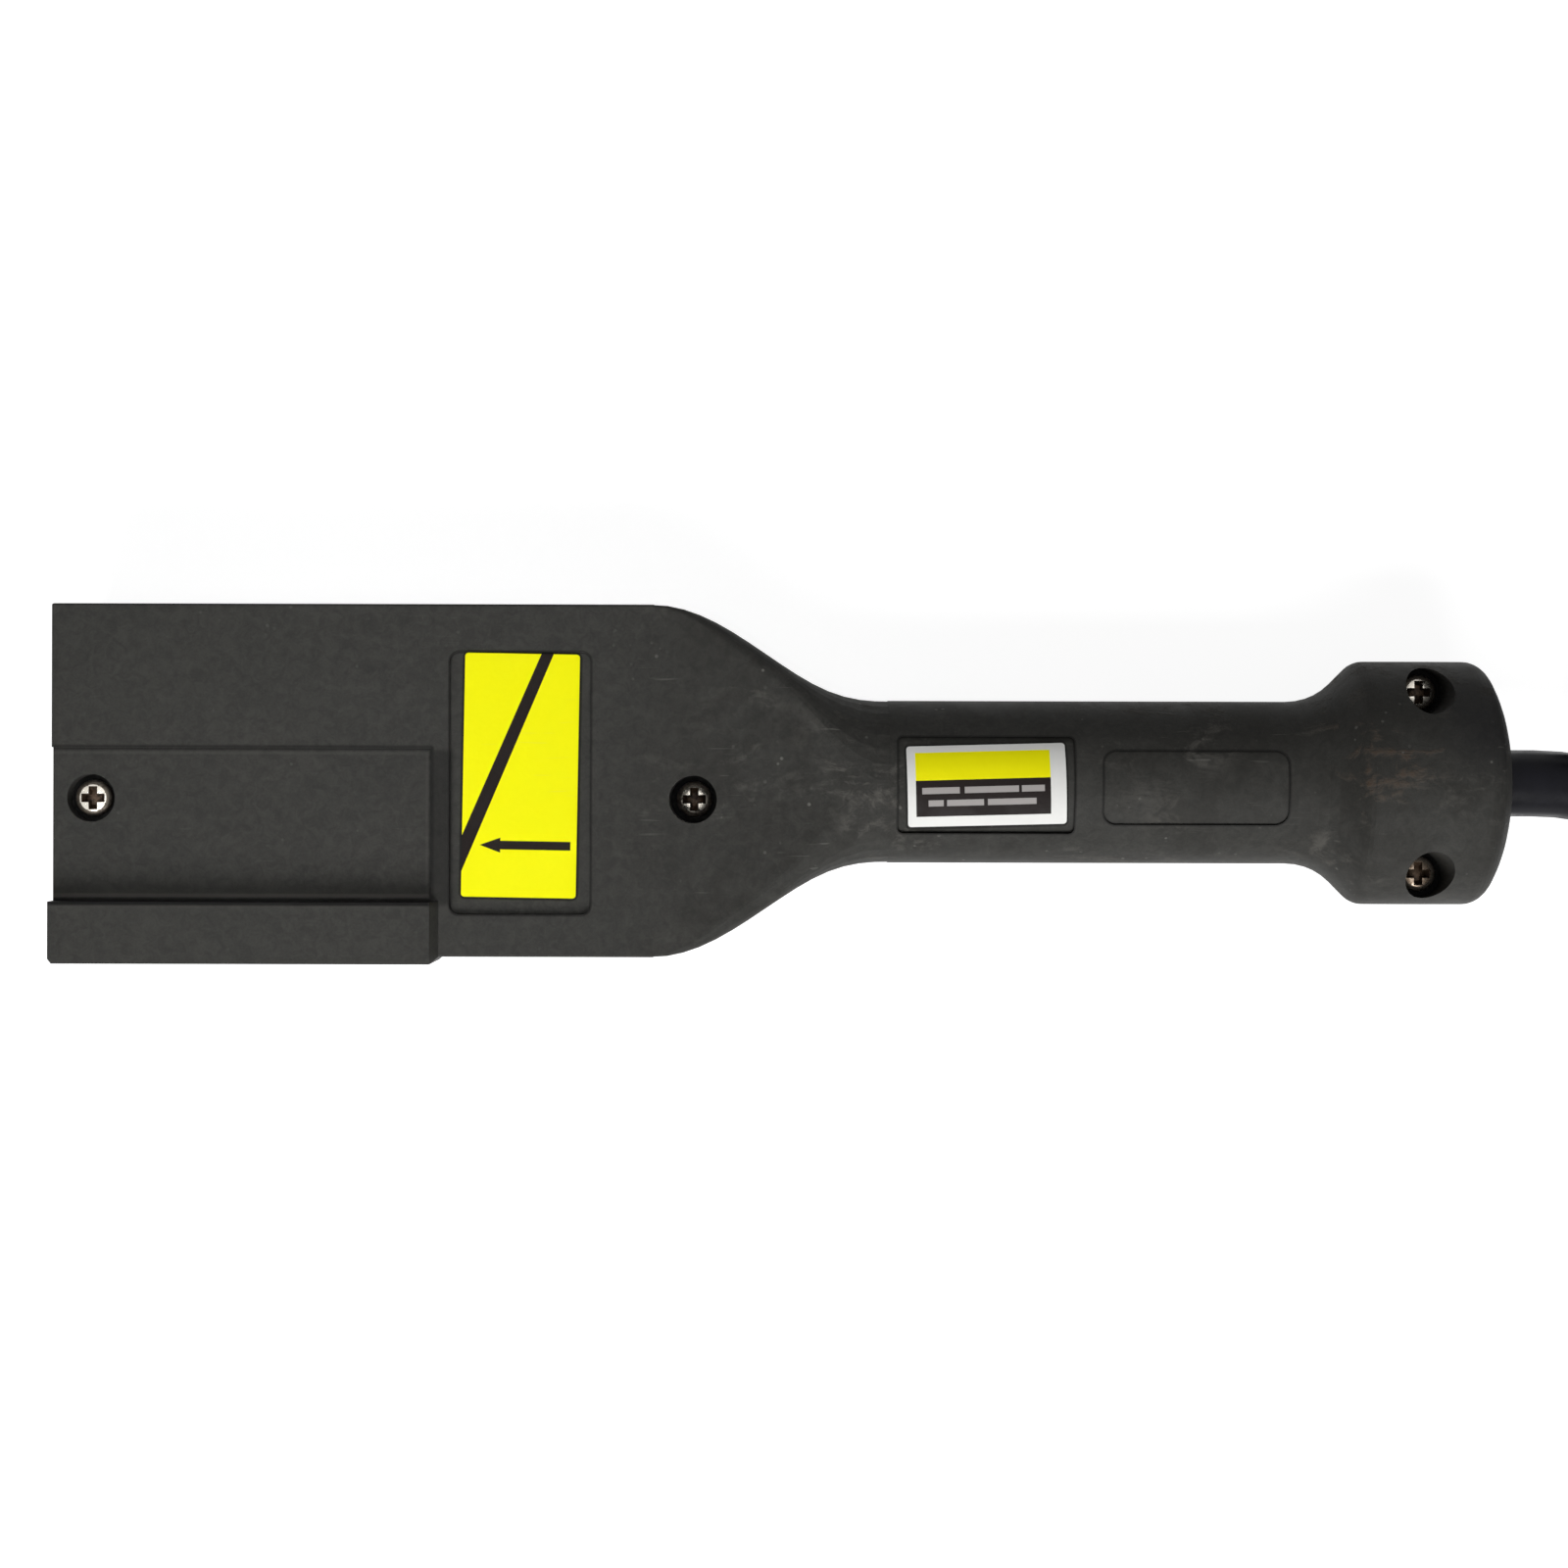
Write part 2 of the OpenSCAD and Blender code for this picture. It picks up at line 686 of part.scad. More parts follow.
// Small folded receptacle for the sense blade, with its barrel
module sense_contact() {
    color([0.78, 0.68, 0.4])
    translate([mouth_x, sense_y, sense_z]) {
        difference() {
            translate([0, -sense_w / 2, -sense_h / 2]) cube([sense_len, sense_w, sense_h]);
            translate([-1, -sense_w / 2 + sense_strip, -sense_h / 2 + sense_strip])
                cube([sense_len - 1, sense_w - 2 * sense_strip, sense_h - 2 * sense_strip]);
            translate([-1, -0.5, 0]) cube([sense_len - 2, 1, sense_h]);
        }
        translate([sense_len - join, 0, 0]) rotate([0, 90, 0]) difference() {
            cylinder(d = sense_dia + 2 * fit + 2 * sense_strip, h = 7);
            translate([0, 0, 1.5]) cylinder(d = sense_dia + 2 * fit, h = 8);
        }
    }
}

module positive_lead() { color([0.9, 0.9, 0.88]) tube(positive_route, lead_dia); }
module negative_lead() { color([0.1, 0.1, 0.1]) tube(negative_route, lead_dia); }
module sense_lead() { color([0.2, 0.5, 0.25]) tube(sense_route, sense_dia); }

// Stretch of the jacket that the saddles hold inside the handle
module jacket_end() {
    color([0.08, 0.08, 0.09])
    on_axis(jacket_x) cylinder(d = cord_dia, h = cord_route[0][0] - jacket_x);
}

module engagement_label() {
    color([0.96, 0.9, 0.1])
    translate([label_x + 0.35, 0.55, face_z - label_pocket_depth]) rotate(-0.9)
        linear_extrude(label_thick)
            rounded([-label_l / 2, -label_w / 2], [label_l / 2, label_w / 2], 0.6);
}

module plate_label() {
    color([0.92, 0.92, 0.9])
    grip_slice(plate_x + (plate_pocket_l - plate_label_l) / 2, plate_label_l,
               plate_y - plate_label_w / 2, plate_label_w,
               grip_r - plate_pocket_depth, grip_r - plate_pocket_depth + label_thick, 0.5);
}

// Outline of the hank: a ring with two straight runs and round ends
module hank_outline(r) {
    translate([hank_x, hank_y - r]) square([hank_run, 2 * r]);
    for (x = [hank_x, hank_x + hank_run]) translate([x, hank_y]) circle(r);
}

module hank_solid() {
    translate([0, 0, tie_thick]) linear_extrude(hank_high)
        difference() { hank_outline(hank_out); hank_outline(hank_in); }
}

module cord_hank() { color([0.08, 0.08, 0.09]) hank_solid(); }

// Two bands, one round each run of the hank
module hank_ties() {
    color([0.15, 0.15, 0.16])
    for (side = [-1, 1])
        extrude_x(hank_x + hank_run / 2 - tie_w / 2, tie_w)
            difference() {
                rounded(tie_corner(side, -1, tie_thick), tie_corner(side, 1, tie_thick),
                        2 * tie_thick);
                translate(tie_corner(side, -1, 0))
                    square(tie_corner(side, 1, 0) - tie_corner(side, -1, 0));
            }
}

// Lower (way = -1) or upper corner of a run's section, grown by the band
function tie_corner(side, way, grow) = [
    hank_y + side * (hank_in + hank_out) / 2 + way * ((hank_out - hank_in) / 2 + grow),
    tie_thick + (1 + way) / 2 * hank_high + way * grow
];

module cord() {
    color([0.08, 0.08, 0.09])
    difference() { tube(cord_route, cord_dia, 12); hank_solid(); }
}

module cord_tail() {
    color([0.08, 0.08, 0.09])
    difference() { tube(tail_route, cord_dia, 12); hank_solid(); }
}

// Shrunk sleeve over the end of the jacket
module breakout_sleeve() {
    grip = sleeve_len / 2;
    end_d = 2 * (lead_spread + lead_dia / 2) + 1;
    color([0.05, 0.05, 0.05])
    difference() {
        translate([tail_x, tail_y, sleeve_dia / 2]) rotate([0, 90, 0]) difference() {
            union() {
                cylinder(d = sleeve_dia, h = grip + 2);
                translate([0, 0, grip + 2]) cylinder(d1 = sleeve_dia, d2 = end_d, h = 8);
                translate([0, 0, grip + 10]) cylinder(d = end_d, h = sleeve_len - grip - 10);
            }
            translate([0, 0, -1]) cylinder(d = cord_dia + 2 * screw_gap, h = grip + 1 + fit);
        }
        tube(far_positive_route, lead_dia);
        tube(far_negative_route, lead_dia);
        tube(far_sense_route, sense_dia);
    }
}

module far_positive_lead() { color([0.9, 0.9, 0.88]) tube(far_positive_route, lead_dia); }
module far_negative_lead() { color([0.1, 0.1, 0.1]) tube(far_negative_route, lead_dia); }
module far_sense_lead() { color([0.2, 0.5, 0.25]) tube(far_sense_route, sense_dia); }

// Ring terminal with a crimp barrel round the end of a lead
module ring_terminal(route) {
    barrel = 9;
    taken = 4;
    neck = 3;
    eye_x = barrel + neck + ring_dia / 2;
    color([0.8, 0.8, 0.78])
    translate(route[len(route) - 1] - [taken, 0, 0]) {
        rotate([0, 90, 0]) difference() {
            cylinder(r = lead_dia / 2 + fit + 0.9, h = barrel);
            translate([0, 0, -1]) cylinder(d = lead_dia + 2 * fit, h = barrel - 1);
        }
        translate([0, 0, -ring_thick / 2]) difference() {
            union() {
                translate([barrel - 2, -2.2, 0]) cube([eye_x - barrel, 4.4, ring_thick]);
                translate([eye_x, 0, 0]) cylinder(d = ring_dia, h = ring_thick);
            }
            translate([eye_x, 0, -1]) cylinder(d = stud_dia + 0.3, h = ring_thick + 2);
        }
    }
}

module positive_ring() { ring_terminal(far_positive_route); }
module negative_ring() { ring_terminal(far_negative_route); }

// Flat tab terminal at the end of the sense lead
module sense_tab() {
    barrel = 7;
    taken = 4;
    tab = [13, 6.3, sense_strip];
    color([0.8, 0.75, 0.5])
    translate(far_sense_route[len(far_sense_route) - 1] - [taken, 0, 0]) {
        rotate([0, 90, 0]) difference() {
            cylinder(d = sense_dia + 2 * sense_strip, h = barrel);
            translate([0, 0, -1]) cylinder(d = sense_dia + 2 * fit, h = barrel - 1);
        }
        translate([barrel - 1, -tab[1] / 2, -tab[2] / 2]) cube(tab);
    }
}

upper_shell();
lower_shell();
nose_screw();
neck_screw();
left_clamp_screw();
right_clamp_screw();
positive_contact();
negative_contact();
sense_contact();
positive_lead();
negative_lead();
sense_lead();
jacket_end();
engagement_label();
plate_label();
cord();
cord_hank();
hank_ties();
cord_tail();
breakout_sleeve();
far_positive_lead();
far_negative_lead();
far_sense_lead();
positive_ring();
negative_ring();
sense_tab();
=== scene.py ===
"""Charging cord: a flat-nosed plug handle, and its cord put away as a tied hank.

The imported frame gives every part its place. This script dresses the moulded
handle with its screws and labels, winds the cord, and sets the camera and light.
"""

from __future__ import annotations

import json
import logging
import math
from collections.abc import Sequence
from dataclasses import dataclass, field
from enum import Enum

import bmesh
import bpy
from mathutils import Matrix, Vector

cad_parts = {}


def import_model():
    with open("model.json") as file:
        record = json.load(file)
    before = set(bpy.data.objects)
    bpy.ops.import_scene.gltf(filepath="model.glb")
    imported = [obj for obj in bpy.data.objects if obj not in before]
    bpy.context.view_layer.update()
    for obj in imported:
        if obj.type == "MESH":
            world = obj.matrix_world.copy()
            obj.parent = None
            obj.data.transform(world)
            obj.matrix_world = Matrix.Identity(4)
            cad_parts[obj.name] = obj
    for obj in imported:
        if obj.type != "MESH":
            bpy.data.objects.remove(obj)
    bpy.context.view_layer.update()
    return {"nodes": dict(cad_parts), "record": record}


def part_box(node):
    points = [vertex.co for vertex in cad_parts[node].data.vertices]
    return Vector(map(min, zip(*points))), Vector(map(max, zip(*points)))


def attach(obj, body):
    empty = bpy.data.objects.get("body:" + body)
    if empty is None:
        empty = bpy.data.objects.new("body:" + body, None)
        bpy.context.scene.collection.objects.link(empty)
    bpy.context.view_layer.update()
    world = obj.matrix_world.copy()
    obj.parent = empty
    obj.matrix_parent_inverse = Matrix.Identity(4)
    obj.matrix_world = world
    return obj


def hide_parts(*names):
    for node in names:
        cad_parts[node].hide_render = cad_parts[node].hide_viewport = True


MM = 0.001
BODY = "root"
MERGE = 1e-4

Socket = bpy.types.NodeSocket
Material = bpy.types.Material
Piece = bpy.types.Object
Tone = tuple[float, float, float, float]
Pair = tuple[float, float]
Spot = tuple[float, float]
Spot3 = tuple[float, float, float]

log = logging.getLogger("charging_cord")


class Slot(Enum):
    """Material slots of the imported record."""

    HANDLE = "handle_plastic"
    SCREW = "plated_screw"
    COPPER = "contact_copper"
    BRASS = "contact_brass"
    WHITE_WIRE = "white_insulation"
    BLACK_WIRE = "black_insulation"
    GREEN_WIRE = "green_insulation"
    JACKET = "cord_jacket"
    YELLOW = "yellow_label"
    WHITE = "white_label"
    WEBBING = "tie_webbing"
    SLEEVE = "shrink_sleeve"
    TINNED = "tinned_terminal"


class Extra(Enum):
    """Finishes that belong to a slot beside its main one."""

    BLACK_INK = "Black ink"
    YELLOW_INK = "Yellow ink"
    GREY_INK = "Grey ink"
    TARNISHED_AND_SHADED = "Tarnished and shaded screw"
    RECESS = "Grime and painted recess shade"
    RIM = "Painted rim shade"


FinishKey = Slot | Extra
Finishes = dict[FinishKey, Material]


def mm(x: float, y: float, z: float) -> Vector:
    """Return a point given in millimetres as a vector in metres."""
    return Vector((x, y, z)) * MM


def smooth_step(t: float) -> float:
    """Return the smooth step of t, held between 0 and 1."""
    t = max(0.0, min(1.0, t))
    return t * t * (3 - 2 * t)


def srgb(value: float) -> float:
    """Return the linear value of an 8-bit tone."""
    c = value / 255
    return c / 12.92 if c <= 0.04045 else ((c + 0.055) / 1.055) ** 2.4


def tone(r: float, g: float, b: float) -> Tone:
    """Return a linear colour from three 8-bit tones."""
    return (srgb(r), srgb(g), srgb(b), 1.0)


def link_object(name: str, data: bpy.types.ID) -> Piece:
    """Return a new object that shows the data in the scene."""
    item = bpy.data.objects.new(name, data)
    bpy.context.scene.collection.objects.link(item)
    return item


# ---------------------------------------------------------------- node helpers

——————

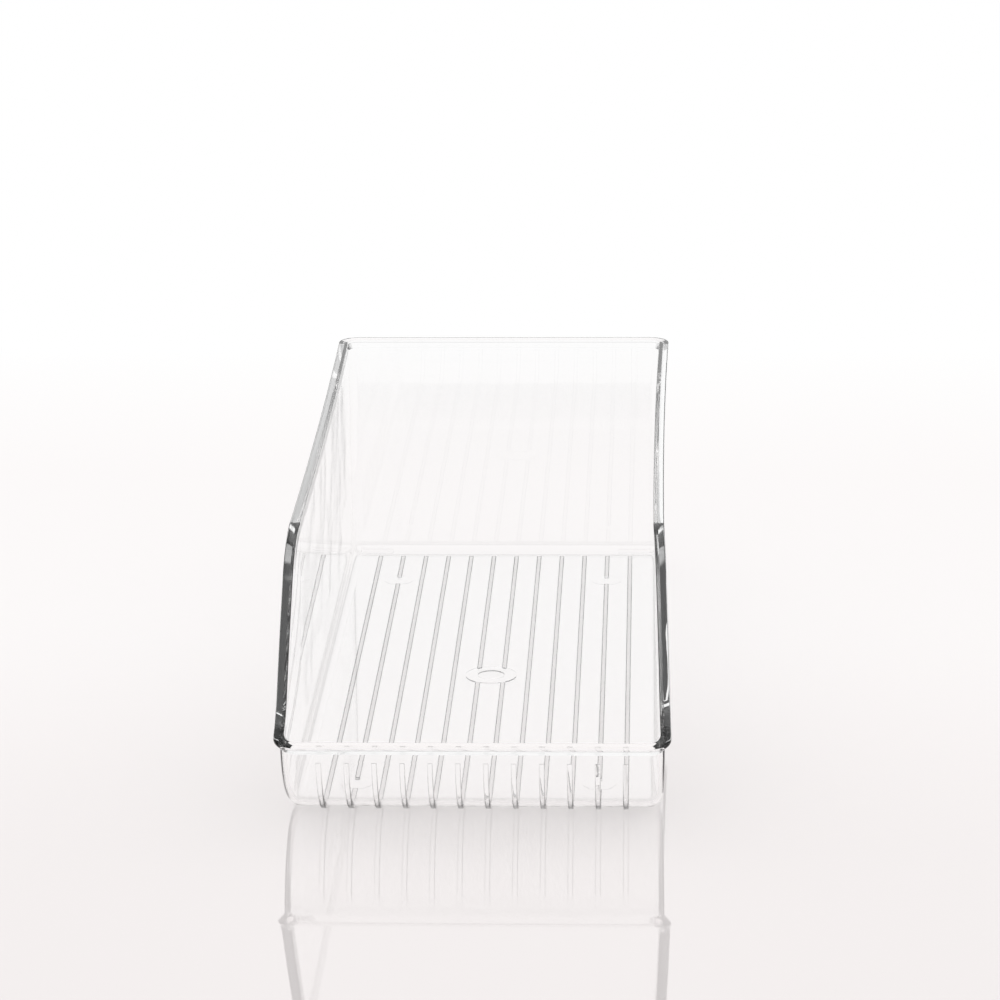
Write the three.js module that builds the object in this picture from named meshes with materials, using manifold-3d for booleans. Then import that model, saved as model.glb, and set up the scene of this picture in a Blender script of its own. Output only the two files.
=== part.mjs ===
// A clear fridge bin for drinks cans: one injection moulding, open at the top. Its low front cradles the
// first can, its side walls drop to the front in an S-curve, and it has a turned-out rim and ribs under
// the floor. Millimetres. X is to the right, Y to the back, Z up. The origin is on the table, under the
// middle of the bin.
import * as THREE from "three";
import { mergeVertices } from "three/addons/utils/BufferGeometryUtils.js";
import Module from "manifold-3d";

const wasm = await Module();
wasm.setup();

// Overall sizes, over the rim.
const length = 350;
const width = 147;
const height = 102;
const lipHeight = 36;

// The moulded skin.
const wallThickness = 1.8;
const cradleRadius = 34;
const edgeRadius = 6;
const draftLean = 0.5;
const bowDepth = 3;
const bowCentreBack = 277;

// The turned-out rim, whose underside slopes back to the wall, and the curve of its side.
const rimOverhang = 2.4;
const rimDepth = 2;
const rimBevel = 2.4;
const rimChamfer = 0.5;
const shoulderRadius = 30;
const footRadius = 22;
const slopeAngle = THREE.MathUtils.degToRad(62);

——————

- [PROBLEM DETAILS] Say, as a single number and nothing more, how many lines of the entries contain the word "copy".

- [THE RESPONSE] 2